-- REQUIRED WORK --
Lift out each line of the data that holds "lifts".

-- ITEMS --
--- start ---

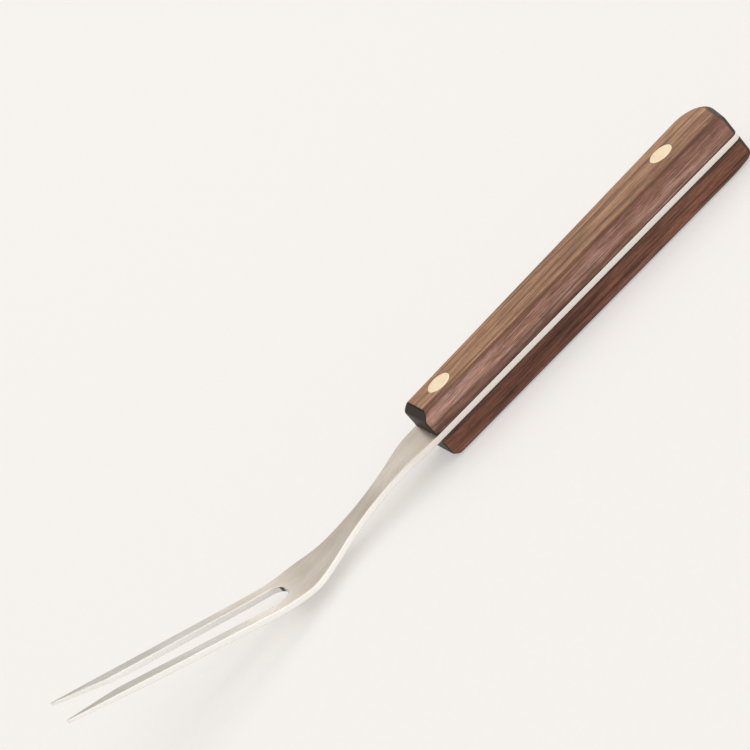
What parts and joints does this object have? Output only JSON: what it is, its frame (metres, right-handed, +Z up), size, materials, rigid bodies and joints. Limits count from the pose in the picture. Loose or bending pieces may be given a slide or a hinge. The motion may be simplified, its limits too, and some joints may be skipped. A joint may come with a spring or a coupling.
{
  "type": "pot fork",
  "caption": "Kitchen fork with long pointed tines on a bent flat steel shank and a full tang riveted between wooden scales.",
  "frame": {"origin": "on the surface that the fork lies on, under the middle of its overall length and width", "axes": "+X along the fork from the handle's butt to the tips of the tines, +Z up from the surface, +Y across, square to the plane that the two tines mirror in"},
  "size_m": [0.2586, 0.0211, 0.0314],
  "materials": {
    "stainless": "satin, brushed lengthwise",
    "walnut": "fine sanded and lightly oiled, grain along the handle",
    "brass": "ground flush with the wood and lightly polished"
  },
  "bodies": {
    "root": {"fork_blade": "stainless", "upper_scale": "walnut", "lower_scale": "walnut", "front_rivet_tube": "brass", "front_rivet_pin": "brass", "rear_rivet_tube": "brass", "rear_rivet_pin": "brass"}
  },
  "joints": []
}
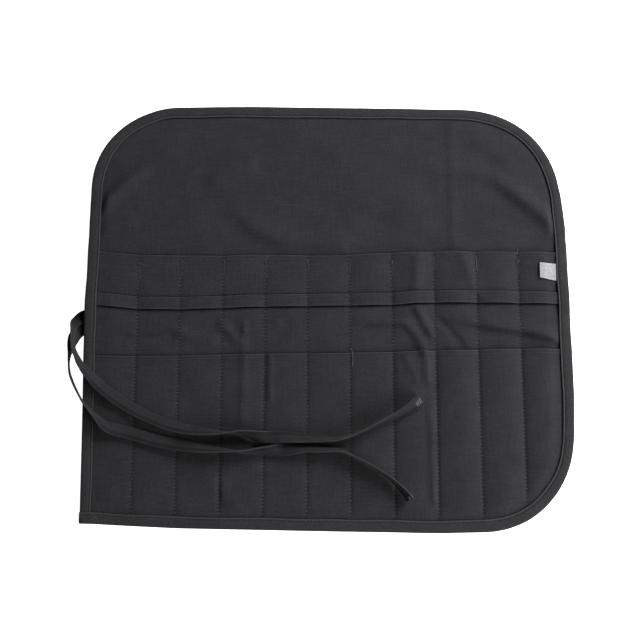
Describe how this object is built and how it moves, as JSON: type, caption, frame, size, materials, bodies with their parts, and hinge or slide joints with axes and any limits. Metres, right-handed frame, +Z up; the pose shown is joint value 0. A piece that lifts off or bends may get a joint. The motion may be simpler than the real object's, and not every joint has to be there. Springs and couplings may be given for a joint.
{
  "type": "brush roll",
  "caption": "Canvas roll for long brushes, laid open: bound cloth panel with a tall and a short row of sewn pockets, a loop band across them, and two tape ties at one edge",
  "frame": {"origin": "on the surface that the roll lies on, under the middle of the bound cloth", "axes": "+X along the rows of pockets, away from the ties; +Y from the pockets' closed ends to the flap; +Z up out of the cloth, on the pockets' side"},
  "size_m": [0.4665, 0.4052, 0.0218],
  "materials": {
    "canvas": "charcoal cotton canvas in a plain weave, matt",
    "binding_tape": "charcoal canvas tape folded over the edge and stitched, matt",
    "tie_tape": "charcoal canvas tape folded and edge-stitched, matt",
    "label_cloth": "light grey woven label, bare, matt"
  },
  "bodies": {
    "root": {"back_panel": "canvas", "tall_pocket": "canvas", "short_pocket": "canvas", "loop_band": "canvas", "edge_binding": "binding_tape", "tie_upper": "tie_tape", "tie_lower": "tie_tape", "label": "label_cloth"}
  },
  "joints": []
}
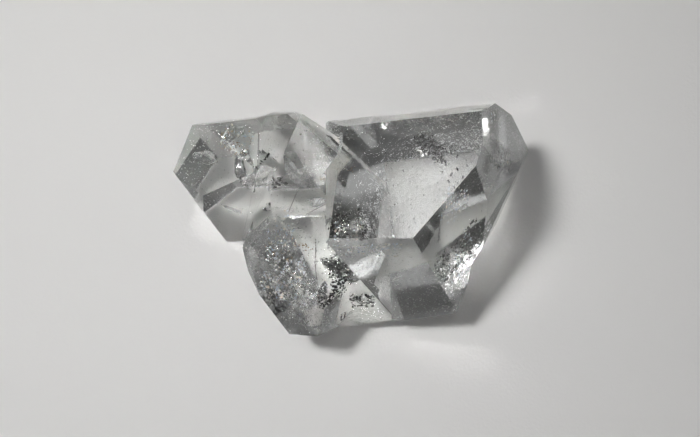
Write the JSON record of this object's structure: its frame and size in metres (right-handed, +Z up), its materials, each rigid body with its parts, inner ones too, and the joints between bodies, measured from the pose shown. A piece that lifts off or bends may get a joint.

--- end ---

-- FINAL RESULT --
Describe how this object is built and how it moves, as JSON: type, caption, frame, size, materials, bodies with their parts, and hinge or slide joints with axes and any limits. Metres, right-handed frame, +Z up; the pose shown is joint value 0. A piece that lifts off or bends may get a joint. The motion may be simpler than the real object's, and not every joint has to be there. Springs and couplings may be given for a joint.
Write the JSON record of this object's structure: its frame and size in metres (right-handed, +Z up), its materials, each rigid body with its parts, inner ones too, and the joints between bodies, measured from the pose shown. A piece that lifts off or bends may get a joint.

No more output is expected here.